Commenting on today’s GDP data rebound highlighting potential UK economic growth and the opportunities for smaller SMEs, John Glencross, CEO and Co-Founder of Calculus, said: 

 
 

“Today’s GDP data rebound signals a positive trajectory and inspires confidence in the UK economy for investors and SMEs alike. Though a challenging economic environment persists, we are encouraged by the recent and significant revision of historical growth which changes the picture of the immediate post-pandemic recovery, notably compared to our European neighbours. Indeed, there are signs of long-term and credible support for UK business, and it will be interesting to see how this develops in the final quarter of 2023.”

As we see an upturn in the economy, the smaller end of the UK market continues to require attention to spur significant growth in Britain. The Enterprise Investment Schemes (EIS) and Venture Capital Trusts (VCTs) continue to support this section of the market – igniting growth and championing innovative UK companies. Calculus launched the first approved EIS fund 23 years ago. We are steadfast in our support of UK SMEs and with our invaluable experience of scaling companies in fast growing sectors, we can continue to provide innovative and tax-efficient venture capital investment opportunities for investors.”

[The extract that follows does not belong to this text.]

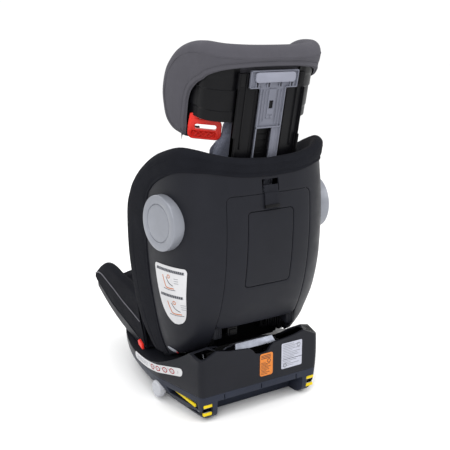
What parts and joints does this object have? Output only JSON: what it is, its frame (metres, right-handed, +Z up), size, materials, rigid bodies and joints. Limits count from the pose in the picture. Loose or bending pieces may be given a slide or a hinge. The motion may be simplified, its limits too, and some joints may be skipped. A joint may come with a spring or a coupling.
{
  "type": "convertible child car seat",
  "caption": "Child car seat with a reclining shell on an anchored base, height-adjustable winged headrest, harness, side guards and a rear storage door.",
  "frame": {"origin": "on the floor under the middle of the base's flat underside", "axes": "+Z up, the child faces -Y, the child's left is +X"},
  "size_m": [0.4482, 0.5703, 0.8127],
  "materials": {
    "base_black": "fine grained, slightly satin",
    "tray_black": "fine grained, slightly blue black",
    "shell_black": "smooth satin",
    "inner_black": "moulded, ribbed",
    "bare_steel": "zinc plated",
    "label_white": "printed film",
    "isofix_yellow": "moulded",
    "knob_grey": "moulded, ribbed",
    "silver_plastic": "brushed silver lacquer",
    "adjuster_grey": "moulded",
    "belt_red": "moulded",
    "webbing_black": "woven webbing",
    "buckle_black": "satin",
    "cloth_black": "knitted",
    "cloth_grey": "plain woven"
  },
  "bodies": {
    "base": {"base_housing": "base_black", "base_tray": "tray_black", "cross_plate": "bare_steel", "recline_track_left": "bare_steel", "recline_track_right": "bare_steel", "position_band_left": "label_white", "position_band_right": "label_white", "isofix_guide_left": "isofix_yellow", "isofix_guide_right": "isofix_yellow"},
    "isofix_arm_l": {"isofix_arm_left": "bare_steel"},
    "isofix_arm_r": {"isofix_arm_right": "bare_steel"},
    "release_l": {"isofix_release_left": "knob_grey"},
    "release_r": {"isofix_release_right": "knob_grey"},
    "recline_handle": {"recline_lever": "knob_grey"},
    "seat": {"back_shell": "shell_black", "back_panel": "shell_black", "storage_bin": "shell_black", "seat_pan": "shell_black", "back_frame": "inner_black", "recline_carriage": "inner_black", "recline_axle_front": "bare_steel", "recline_axle_rear": "bare_steel", "side_label_left": "label_white", "side_label_right": "label_white", "recline_pointer_left": "silver_plastic", "recline_pointer_right": "silver_plastic", "lap_belt_guide_left": "belt_red", "lap_belt_guide_right": "belt_red", "tether_strap": "webbing_black", "rim_cover": "cloth_black", "seat_cushion": "cloth_black", "seat_bolster_left": "cloth_black", "seat_bolster_right": "cloth_black", "back_cushion": "cloth_black", "side_cushion_left": "cloth_black", "side_cushion_right": "cloth_black", "harness_strap_left": "webbing_black", "harness_strap_right": "webbing_black", "buckle_housing": "buckle_black", "crotch_strap": "webbing_black", "buckle_tongue_left": "bare_steel", "buckle_tongue_right": "bare_steel"},
    "door": {"storage_door": "shell_black"},
    "guard_l": {"side_guard_left": "silver_plastic"},
    "guard_r": {"side_guard_right": "silver_plastic"},
    "buckle_press": {"buckle_button": "belt_red"},
    "strap_release": {"adjuster_button": "knob_grey"},
    "headrest": {"headrest_cover": "cloth_grey", "headrest_shell": "inner_black", "headrest_pad": "cloth_grey", "neck_pad": "cloth_grey", "headrest_carrier": "inner_black", "adjuster_plate": "adjuster_grey", "belt_guide_left": "belt_red", "belt_guide_right": "belt_red", "upper_strap_left": "webbing_black", "upper_strap_right": "webbing_black", "shoulder_pad_left": "cloth_black", "shoulder_pad_right": "cloth_black"},
    "headrest_handle": {"adjuster_handle": "adjuster_grey"}
  },
  "joints": [
    {"name": "recline", "type": "hinge", "parent": "base", "child": "seat", "pos_m": [0, -0.03, 0.47], "axis": [-1, 0, 0], "range_deg": [0, 15]},
    {"name": "headrest_slide", "type": "slide", "parent": "seat", "child": "headrest", "axis": [0, 0.2079, 0.9781], "range_m": [-0.15, 0]},
    {"name": "headrest_release", "type": "slide", "parent": "headrest", "child": "headrest_handle", "axis": [0, 0.2079, 0.9781], "range_m": [0, 0.005], "stiffness_N_per_m": 600},
    {"name": "door_hinge", "type": "hinge", "parent": "seat", "child": "door", "pos_m": [0, 0.2595, 0.302], "axis": [-1, 0, 0], "range_deg": [0, 95]},
    {"name": "isofix_slide_left", "type": "slide", "parent": "base", "child": "isofix_arm_l", "axis": [0, 1, 0], "range_m": [0, 0.11]},
    {"name": "isofix_slide_right", "type": "slide", "parent": "base", "child": "isofix_arm_r", "axis": [0, 1, 0], "range_m": [0, 0.11]},
    {"name": "isofix_release_left_press", "type": "slide", "parent": "base", "child": "release_l", "axis": [-1, 0, 0], "range_m": [0, 0.004], "stiffness_N_per_m": 700},
    {"name": "isofix_release_right_press", "type": "slide", "parent": "base", "child": "release_r", "axis": [1, 0, 0], "range_m": [0, 0.004], "stiffness_N_per_m": 700},
    {"name": "recline_lever_pull", "type": "slide", "parent": "base", "child": "recline_handle", "axis": [0, -1, 0], "range_m": [0, 0.01], "stiffness_N_per_m": 400},
    {"name": "side_guard_left_slide", "type": "slide", "parent": "seat", "child": "guard_l", "axis": [0.9829, 0.184, 0], "range_m": [-0.01, 0]},
    {"name": "side_guard_right_slide", "type": "slide", "parent": "seat", "child": "guard_r", "axis": [-0.9829, 0.184, 0], "range_m": [-0.01, 0]},
    {"name": "buckle_press_in", "type": "slide", "parent": "seat", "child": "buckle_press", "axis": [0, 0.5, -0.866], "range_m": [0, 0.003], "stiffness_N_per_m": 900},
    {"name": "strap_release_press", "type": "slide", "parent": "seat", "child": "strap_release", "axis": [0, 0, -1], "range_m": [0, 0.003], "stiffness_N_per_m": 700}
  ]
}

Commenting on this morning’s UK GDP data Melanie Baker, senior economist at Royal London Asset Management, said:

 
 

“Despite past ONS revisions improving the Covid-era backstory for GDP, since early 2022 it still looks like the UK economy has barely grown.

The past three months have again been bumpy for UK GDP, and the economy looks on track for a fall in GDP in the third quarter. The extra bank holiday hit output in May, June bounced back stronger than expected, then July saw a bigger than expected fall. Taking all these months together, GDP hasn’t grown since April. If, say, the economy grew another 0.2% month-on-month in September, that would leave Q3 tracking a 0.1% quarter-on-quarter fall in GDP. 

For now, the picture of the economy coming from the data is lacklustre. Given how much monetary policy tightening we’ve had it is still somewhat surprising that the UK economy has managed to avoid recession so far. I am not convinced it will continue to do so. PMI business surveys are looking consistent with falls in private sector output and the labour market has been showing more signs of weakness.

 
 

We’ve still got a few data points to go before the Bank of England’s next meeting on 2 November and the CPI release next week will probably be the most important of those. I expect headline and core inflation to move lower in coming months. Soft activity data and labour market data, however, would help give the Bank of England the confidence to view inflation as heading sustainably lower as we move through the next quarters.”